RGB image is a strong cue for inferring the depth. However, the RGB is often available only for very limited FoV and thus provides only narrow picture of the scene when considering the human-like setup. Adding more cameras will introduce lots of additional processing. However, the ambisonic audio received from the omnidirectional signal is naturally a sensory signal that is equivalent to 360 degree image, which provides rich holistic geometry information of the 3D environment. Echo could be a very strong cue when we go outside the RGB FoV. These motivate us to leverage echoes to overcome the limitations of visual observation and obtain better perception of the environment.

Comparison with state-of-the-art


We start by comparing our models against competitive baselines of Average, Echo2Depth, RGB2Depth, VisualEchoes [38],and Materials [69] to estimate depth inside RGB FoV (90◦) in Table 1. We adopt same experimental setup as [38, 69]. When using echoes alone, our method of combining echoes received from different orientations performs better than Echo2Depth [38]3 with a large margin. With the presence of target orientation RGB image, our proposed approach achieves improvement of 15.0% (Replica) and 22.1% (Matterport3D) over VisualEchoes [38]. Furthermore, we observe that the method Materials [69] performs the best on Replica dataset while only attaining similar results as VisualEchoes [38] on Matterport3D. This may explain that the material cues brought from the pretrained material approach [9] has dominant impact for depth prediction on Replica. However, for large Matterport3D environment scene, its influence declines. Remarkably, our model achieves the state-of-the-art results on Matterport3D dataset, overwhelming Materials [69] around 18.2% on RMSE. It is worth noting that the Materials [69] model has 316.9M parameters in comparison to our 21.7M. In addition, we show qualitative visualizations of depth estimation in Fig. 4. More qualitative examples are presented in supplementary materials. These indicate our proposed methods better perceive the geometrical information.

Estimating depth maps beyond the visual field of view


We experiment our model in Fig. 2 (w/o and w/ echoes) for depth extension (FoV 120◦) using echoes and RGB of FoV ∈ {15◦, 30◦, 45◦, 60◦, 75◦, 90◦, 105◦, 120◦}. We observe from Fig. 5 that associating echoes outperforms the counterpart results (w/o echoes) over different FoV. Especially for Replica, the improvement gets smaller when increasing the RGB FoV. This indicates that the echoes serve as a strong spatial cue when goes to the region where RGB is not available. Thus, increasing the RGB FoV to apply to echoes does not bring large performance gain. Interestingly, when enlarging the RGB FoV for Matterport3D, the results of using echoes and RGB have relatively stable improvement than using RGB alone. This may because the Matterport3D contains large 3D environment scenes and the RGB image captures important geometric structure for large environment scenes.
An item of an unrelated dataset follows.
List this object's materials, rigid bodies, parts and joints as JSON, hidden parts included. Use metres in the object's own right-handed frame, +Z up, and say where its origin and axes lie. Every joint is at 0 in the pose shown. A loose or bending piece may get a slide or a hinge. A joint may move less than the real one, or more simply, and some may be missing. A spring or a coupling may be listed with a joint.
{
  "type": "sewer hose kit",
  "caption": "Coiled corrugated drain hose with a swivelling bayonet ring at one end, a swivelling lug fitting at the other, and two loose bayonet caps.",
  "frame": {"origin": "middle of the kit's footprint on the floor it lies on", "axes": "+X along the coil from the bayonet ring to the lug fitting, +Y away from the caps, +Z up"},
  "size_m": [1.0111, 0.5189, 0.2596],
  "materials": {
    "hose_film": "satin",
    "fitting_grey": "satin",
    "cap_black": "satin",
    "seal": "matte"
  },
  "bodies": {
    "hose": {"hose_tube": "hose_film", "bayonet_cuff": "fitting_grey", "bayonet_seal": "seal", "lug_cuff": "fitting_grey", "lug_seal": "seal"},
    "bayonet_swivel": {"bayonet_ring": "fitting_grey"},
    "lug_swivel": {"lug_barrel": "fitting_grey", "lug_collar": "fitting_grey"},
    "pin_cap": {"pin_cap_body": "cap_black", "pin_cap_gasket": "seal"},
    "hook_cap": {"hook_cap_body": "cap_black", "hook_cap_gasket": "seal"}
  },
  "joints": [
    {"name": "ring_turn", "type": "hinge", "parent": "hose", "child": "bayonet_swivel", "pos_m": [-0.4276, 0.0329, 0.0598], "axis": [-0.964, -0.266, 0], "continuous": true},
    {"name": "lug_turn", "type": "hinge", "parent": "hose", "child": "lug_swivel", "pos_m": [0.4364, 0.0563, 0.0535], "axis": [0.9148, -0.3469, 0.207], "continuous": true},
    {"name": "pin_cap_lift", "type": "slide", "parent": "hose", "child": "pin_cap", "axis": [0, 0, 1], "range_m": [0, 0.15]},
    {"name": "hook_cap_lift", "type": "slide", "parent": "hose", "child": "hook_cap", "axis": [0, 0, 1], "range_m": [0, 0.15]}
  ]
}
Extending depth prediction to complete unseen areas


It is a more challenging problem when there is no overlap between the input RGB and target depth. Fig. 6 visualizes depth prediction metrics of the sideways (“left” and “right”) and “back” when giving echoes and RGB image. The input RGB and predicted depth are of FoV 90◦. Using RGB image to infer depth of an unseen orientation may benefit from the similarity and extension of the visual surfaces. he visual similarity between the forward and backward is comparatively lower, thus it revels by the worse performance of the blue bar from “Back” depth prediction compared to the “Left” and “Right”. The model of using echoes alone (dashed black line) performs better than using RGB image (blue bars). We also experiment depth estimation of a target orientation by using the RGB images from three rest orientations. For instance, we use the RGB images from “Left”, “Right”, and “Back” sides to predict the front depth. Its result is shown as dashed green line in Fig. 6, which indicates investing additional cameras can bring performance gain but increase substantial computing complexity.
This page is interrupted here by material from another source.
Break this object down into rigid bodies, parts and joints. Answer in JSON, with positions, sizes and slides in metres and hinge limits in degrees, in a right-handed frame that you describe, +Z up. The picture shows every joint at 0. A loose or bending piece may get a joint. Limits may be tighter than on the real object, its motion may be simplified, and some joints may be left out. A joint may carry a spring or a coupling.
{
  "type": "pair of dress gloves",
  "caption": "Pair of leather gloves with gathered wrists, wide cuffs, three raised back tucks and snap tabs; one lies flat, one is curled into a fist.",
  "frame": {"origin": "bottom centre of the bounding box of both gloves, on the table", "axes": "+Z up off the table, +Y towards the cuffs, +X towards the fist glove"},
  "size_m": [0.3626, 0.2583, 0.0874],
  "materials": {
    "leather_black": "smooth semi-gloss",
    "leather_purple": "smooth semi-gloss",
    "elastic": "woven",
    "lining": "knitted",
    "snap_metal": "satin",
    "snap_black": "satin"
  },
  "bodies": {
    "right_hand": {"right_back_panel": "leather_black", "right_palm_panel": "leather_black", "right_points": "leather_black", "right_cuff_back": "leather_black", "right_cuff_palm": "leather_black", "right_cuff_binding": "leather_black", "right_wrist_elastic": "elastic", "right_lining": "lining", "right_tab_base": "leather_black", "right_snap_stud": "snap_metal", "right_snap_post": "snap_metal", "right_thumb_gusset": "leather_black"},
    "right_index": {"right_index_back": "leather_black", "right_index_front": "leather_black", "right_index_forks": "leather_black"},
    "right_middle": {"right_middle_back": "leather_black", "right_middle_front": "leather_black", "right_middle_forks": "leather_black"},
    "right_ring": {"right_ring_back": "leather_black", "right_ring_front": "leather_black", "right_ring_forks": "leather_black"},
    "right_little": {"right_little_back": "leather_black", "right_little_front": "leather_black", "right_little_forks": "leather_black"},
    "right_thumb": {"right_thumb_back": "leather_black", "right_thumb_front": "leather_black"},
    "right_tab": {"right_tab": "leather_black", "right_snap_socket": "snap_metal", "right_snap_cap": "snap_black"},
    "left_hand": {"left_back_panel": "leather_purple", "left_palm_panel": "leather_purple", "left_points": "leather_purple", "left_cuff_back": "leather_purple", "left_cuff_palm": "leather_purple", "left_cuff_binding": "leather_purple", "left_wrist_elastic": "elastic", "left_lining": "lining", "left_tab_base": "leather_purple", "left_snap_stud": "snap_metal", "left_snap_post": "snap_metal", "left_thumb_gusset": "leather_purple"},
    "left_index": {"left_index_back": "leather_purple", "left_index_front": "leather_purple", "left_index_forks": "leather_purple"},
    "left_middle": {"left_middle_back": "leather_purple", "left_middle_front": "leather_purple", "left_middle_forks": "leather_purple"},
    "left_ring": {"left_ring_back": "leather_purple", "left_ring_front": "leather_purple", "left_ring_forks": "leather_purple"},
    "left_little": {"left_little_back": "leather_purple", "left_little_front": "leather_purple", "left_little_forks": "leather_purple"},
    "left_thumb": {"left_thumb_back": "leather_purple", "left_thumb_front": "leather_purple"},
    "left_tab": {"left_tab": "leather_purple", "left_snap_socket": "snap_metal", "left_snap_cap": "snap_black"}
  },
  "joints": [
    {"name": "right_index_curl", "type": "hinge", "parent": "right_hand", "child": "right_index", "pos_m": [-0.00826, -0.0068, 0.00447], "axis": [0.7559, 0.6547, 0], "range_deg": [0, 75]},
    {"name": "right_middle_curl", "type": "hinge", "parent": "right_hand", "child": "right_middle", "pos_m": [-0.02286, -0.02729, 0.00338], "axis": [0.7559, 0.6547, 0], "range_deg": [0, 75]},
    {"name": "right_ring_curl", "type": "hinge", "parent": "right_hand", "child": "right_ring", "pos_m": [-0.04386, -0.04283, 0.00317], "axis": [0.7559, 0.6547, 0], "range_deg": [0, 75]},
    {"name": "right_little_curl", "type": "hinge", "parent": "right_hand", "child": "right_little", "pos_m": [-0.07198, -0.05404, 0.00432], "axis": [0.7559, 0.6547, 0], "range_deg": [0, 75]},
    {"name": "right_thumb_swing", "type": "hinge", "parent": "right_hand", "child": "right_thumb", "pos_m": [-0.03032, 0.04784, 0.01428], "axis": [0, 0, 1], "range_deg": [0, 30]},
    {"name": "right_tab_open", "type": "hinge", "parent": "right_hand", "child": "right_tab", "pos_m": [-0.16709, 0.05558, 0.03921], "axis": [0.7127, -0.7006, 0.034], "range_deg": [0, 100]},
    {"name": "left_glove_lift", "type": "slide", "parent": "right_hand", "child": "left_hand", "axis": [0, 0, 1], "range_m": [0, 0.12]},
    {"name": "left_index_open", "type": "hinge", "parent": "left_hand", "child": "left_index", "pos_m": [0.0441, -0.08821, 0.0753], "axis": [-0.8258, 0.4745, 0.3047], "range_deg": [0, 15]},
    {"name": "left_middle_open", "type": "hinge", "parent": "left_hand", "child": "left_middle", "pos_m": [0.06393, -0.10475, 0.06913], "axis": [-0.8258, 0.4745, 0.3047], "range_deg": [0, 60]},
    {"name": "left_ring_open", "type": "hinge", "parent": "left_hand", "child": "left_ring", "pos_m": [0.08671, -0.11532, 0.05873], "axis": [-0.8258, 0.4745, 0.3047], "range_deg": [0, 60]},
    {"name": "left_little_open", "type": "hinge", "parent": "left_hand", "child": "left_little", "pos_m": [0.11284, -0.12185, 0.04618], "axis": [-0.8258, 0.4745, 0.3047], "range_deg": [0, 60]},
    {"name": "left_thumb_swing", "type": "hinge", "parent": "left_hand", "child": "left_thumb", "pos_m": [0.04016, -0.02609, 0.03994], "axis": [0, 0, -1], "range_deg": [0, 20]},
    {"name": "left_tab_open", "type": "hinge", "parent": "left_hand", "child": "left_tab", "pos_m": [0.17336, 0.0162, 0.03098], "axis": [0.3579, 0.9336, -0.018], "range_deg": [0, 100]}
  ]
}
However, fusing echoes into one RGB image (red bars) attains superior improvements. For all the metrics, the red bar surpasses the blue bar, blank dashed line, and the green dashed line by a large margin. These reflect the efficacy of fusing echoes into RGB image for exploiting the geometrical information. Specifically, we observe that, after fusing echoes into RGB, the performance differences predicting for among “Left”, “Right”, and “Back” get smaller for all the metrics. This is interesting because it suggests that the echoes capture complementary spatial information for each orientation, which also shows echoes contain strong geometrical cues when we go outside of the RGB FoV.

Navigating Using Echoes and RGB


We introduce PointGoal echo navigation (Fig. 3) to directly use echoes to perceive the spatial cues of physical space for 3D navigation. The echo navigation network is composed of an echo encoder and action predictor. The echo encoder maps the binaural echoes into a vector. The action predictor processes the echo feature vector and GPS signal to predict agent actions. Moreover, we take advantage of audio-visual learning by fusing echoes to visual observations for better embodied 3D navigation.

Navigation Trajectories Visualization


Fig. 7 shows examples of navigation trajectories on top-down maps using echoes in comparison with using raw RGB and original depth image. PointGoal RGB agent moves back and forth (light blue path) and bumps into obstacles multiple times. In contrast, the echoes, especially for the highlighted regions (dash red circles), better sense the obstacles and efficiently avoid backtracking.